As well, sexual assault falls into the category of serious personal injury offences and is thus not eligible for a conditional sentence to be served in the community, Rogers said.

Defence lawyer Darren Armitage said he was taken aback by the Crown’s contention his client was in a position of trust.

He didn’t think the matter was properly before the court because it was a “key feature before the jury” in the Crown’s argument during the trial.

Foley asked why he should not be able to consider the point in sentencing since it was clear from the evidence the victim was a babysitter.

“I didn’t come prepared to argue that,” Armitage said.

Foley told Armitage to provide case law supporting his position before sentencing in two weeks.

Armitage also said he was unprepared to deal with the Crown’s suggestion that the sexual assault conviction made his client ineligible for a community-based sentence.

Armitage asked for a sentence of three years probation.

Sentences must be comparable to those handed out to similar offenders in similar circumstances for similar crimes, so Armitage will have to provide case law to support his suggested sentence, Foley said.

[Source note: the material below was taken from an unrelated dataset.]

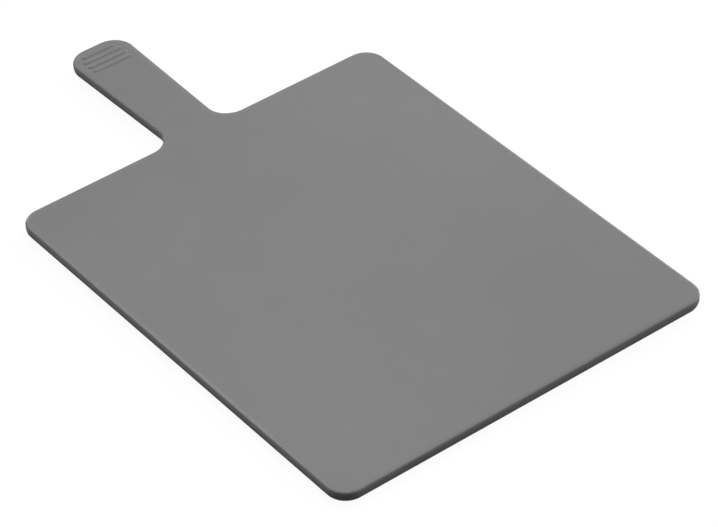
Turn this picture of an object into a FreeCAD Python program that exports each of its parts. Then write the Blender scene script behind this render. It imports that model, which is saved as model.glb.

The sentence must also denounce the crime and deter others from committing similar offences, Foley said.

“What about the general deterrence for the public in general? What message do you say should be passed out to the community?” Foley said.

Wallbank has “been thoroughly castigated” by the loss of his job and damage to his reputation, Armitage said.

“How much more ruined could he be? He’s an example,” Armitage said.